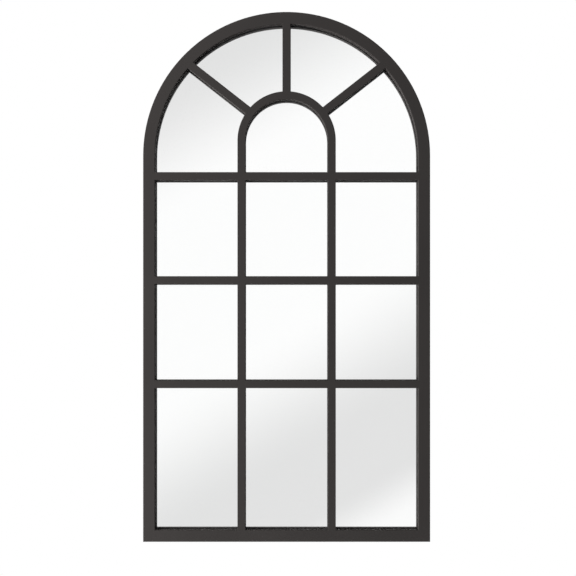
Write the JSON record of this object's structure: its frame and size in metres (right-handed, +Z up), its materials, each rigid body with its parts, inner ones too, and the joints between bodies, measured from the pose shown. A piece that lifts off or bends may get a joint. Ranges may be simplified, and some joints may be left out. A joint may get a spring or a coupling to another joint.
{
  "type": "arched window mirror",
  "caption": "Arched wall mirror in a dark metal window frame with glazing bars, a small inner arch and fanned spokes, hung by swinging rings on its back.",
  "frame": {"origin": "on the wall, midway between the two points where the wall hooks hold the rings when they are turned up", "axes": "+X right as seen from the front, +Z up, +Y back into the wall; the mirror faces -Y"},
  "size_m": [0.65, 0.034, 1.1999],
  "materials": {
    "painted_frame": "satin powder coat",
    "foam_tape": "matt closed-cell foam",
    "mirror": "silvered float glass",
    "fibreboard": "raw fibreboard",
    "zinc_steel": "bright zinc plate",
    "ring_wire": "bright zinc plated wire",
    "bumper_rubber": "matt rubber"
  },
  "bodies": {
    "frame": {"left_stile": "painted_frame", "right_stile": "painted_frame", "bottom_rail": "painted_frame", "arch_head": "painted_frame", "inner_arch": "painted_frame", "left_mullion": "painted_frame", "right_mullion": "painted_frame", "lower_crossbar_left": "painted_frame", "lower_crossbar_centre": "painted_frame", "lower_crossbar_right": "painted_frame", "middle_crossbar_left": "painted_frame", "middle_crossbar_centre": "painted_frame", "middle_crossbar_right": "painted_frame", "upper_crossbar_left": "painted_frame", "upper_crossbar_centre": "painted_frame", "upper_crossbar_right": "painted_frame", "left_spoke": "painted_frame", "centre_spoke": "painted_frame", "right_spoke": "painted_frame", "glazing_tape": "foam_tape", "mirror_glass": "mirror", "backing_board": "fibreboard", "retaining_clips": "zinc_steel", "clip_screws": "zinc_steel", "left_hanger_strap": "zinc_steel", "right_hanger_strap": "zinc_steel", "hanger_screws": "zinc_steel", "wall_bumpers": "bumper_rubber"},
    "left_ring": {"left_hanger_ring": "ring_wire"},
    "right_ring": {"right_hanger_ring": "ring_wire"}
  },
  "joints": [
    {"name": "left_ring_hinge", "type": "hinge", "parent": "frame", "child": "left_ring", "pos_m": [-0.3125, -0.0033, -0.014], "axis": [1, 0, 0], "range_deg": [0, 180]},
    {"name": "right_ring_hinge", "type": "hinge", "parent": "frame", "child": "right_ring", "pos_m": [0.3125, -0.0033, -0.014], "axis": [1, 0, 0], "range_deg": [0, 180]}
  ]
}
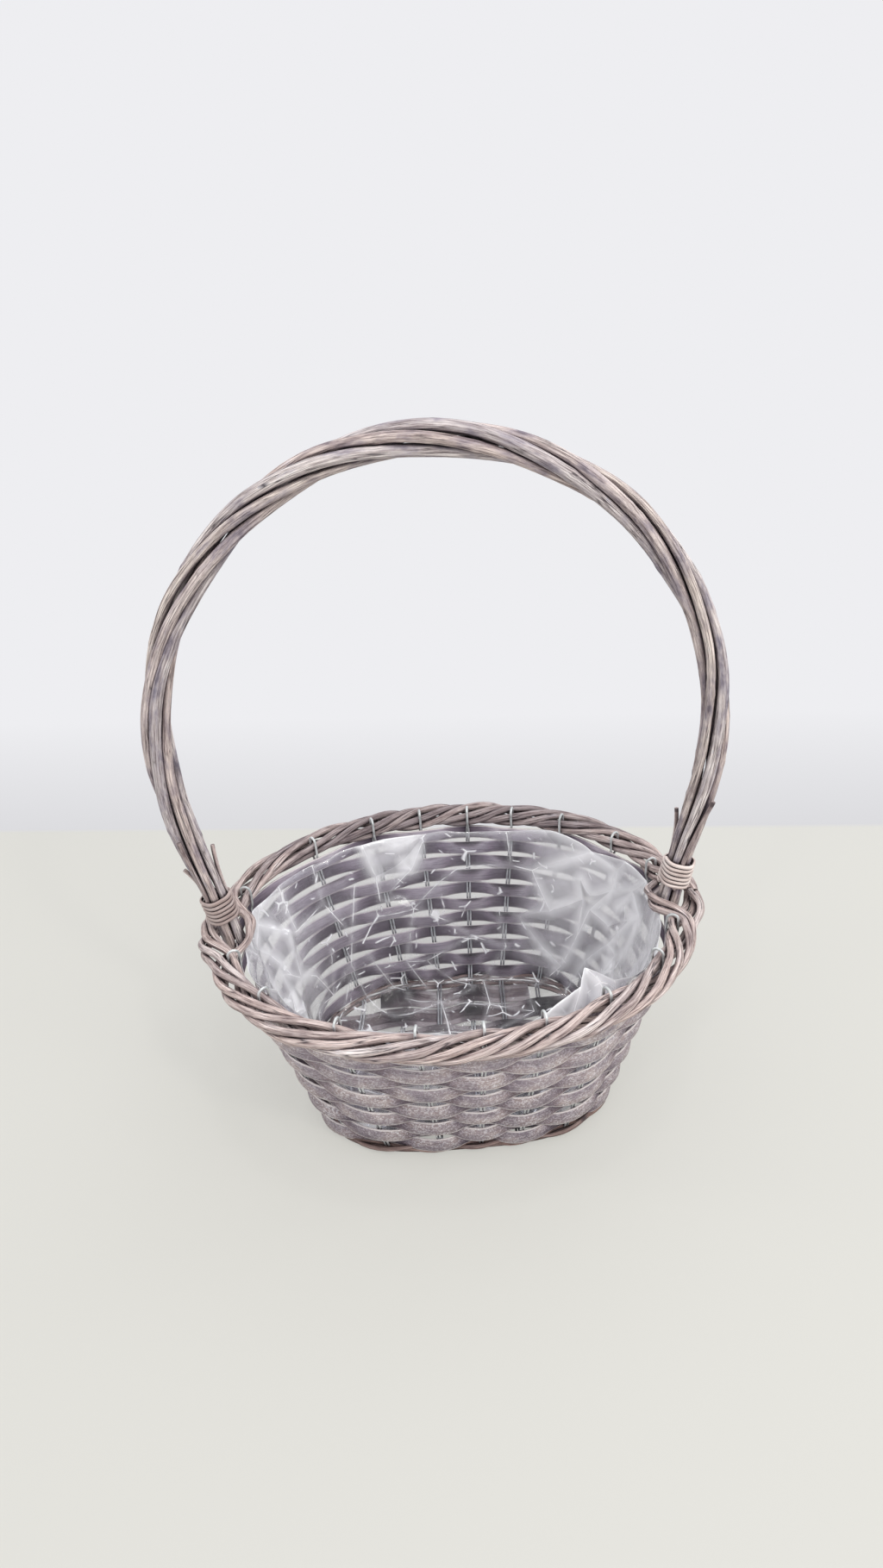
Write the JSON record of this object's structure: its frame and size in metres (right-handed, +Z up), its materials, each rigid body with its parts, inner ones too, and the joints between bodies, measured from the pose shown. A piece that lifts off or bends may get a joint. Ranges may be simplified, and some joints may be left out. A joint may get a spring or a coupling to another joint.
{
  "type": "florist basket",
  "caption": "Oval willow florist basket with a tall twisted hoop handle, a rope-like border on wire ribs and a clear film liner.",
  "frame": {"origin": "centre of the outline of the basket, on the surface it stands on", "axes": "+Z up, X along the oval's long side and the plane of the handle, -Y towards the viewer of the picture"},
  "size_m": [0.3645, 0.272, 0.4658],
  "materials": {
    "chip": "flat split chip, greyed and limewashed, matt",
    "willow": "thin willow rod, pinkish brown under a pale wash, matt",
    "handle_willow": "thick willow rod, streaked grey and tan, matt",
    "cane": "split cane binding, pale pinkish beige, satin",
    "wire": "dull galvanised wire",
    "film": "clear crisp film, glossy"
  },
  "bodies": {
    "root": {"wall_strip_1": "chip", "wall_strip_2": "chip", "wall_strip_3": "chip", "wall_strip_4": "chip", "wall_strip_5": "chip", "wall_strip_6": "chip", "wall_strip_7": "chip", "wall_strip_8": "chip", "wall_strip_9": "chip", "wall_strip_10": "chip", "wall_strip_11": "chip", "base_slat_1": "chip", "base_slat_2": "chip", "base_slat_3": "chip", "base_slat_4": "chip", "base_slat_5": "chip", "base_slat_6": "chip", "base_slat_7": "chip", "border_rod_1a": "willow", "border_rod_1b": "willow", "border_rod_2a": "willow", "border_rod_2b": "willow", "border_rod_3a": "willow", "border_rod_3b": "willow", "foot_rod_under": "willow", "foot_rod_outer": "willow", "right_peg_1": "willow", "right_peg_2": "willow", "left_peg_1": "willow", "left_peg_2": "willow", "left_peg_3": "willow", "handle_rod_1": "handle_willow", "handle_rod_2": "handle_willow", "handle_rod_3": "handle_willow", "handle_rod_4": "handle_willow", "handle_rod_5": "handle_willow", "lashing_left": "cane", "lashing_right": "cane", "cross_rib_1": "wire", "cross_rib_2": "wire", "cross_rib_3": "wire", "cross_rib_4": "wire", "cross_rib_5": "wire", "cross_rib_6": "wire", "cross_rib_7": "wire", "long_rib_back": "wire", "long_rib_front": "wire", "film_liner": "film"}
  },
  "joints": []
}
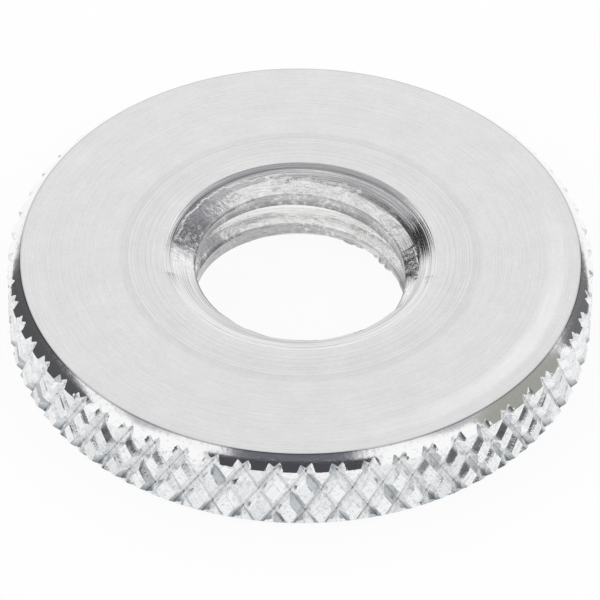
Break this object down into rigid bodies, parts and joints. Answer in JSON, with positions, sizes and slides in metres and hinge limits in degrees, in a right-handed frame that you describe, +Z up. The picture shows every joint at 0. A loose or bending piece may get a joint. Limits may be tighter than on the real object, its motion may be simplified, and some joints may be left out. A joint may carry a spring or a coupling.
{
  "type": "knurled thumb nut",
  "caption": "Thin round thumb nut with a diamond-knurled rim, chamfered edges and a countersunk threaded hole.",
  "frame": {"origin": "centre of the lower flat face, on the axis of the threaded hole", "axes": "+Z up along the threaded hole, towards the upper face; X and Y across the round"},
  "size_m": [0.022, 0.022, 0.0036],
  "materials": {
    "nut": "bright turned metal, satin on the faces, with a sharp rolled knurl"
  },
  "bodies": {
    "root": {"thumb_nut": "nut"}
  },
  "joints": []
}
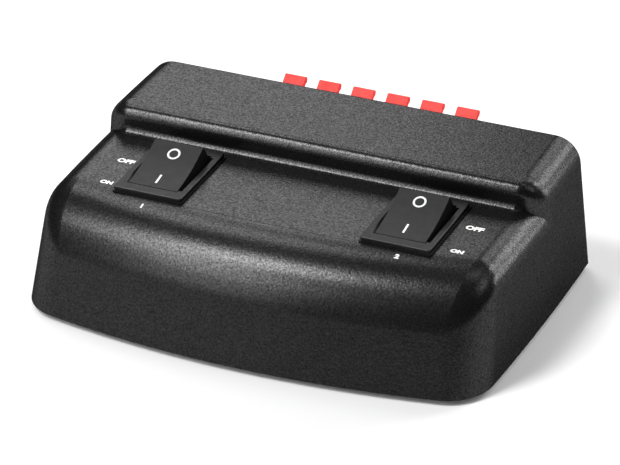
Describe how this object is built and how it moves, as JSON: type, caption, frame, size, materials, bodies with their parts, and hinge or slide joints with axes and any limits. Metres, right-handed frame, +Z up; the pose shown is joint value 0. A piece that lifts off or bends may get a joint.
*-*-*
▸ Short problem:
Copy out each line of the material that holds the word "hinge".

▸ Solution to the exercise:
    {"name": "left_ring_hinge", "type": "hinge", "parent": "frame", "child": "left_ring", "pos_m": [-0.3125, -0.0033, -0.014], "axis": [1, 0, 0], "range_deg": [0, 180]},
    {"name": "right_ring_hinge", "type": "hinge", "parent": "frame", "child": "right_ring", "pos_m": [0.3125, -0.0033, -0.014], "axis": [1, 0, 0], "range_deg": [0, 180]}
Break this object down into rigid bodies, parts and joints. Answer in JSON, with positions, sizes and slides in metres and hinge limits in degrees, in a right-handed frame that you describe, +Z up. The picture shows every joint at 0. A loose or bending piece may get a joint. Limits may be tighter than on the real object, its motion may be simplified, and some joints may be left out. A joint may carry a spring or a coupling.
Describe how this object is built and how it moves, as JSON: type, caption, frame, size, materials, bodies with their parts, and hinge or slide joints with axes and any limits. Metres, right-handed frame, +Z up; the pose shown is joint value 0. A piece that lifts off or bends may get a joint.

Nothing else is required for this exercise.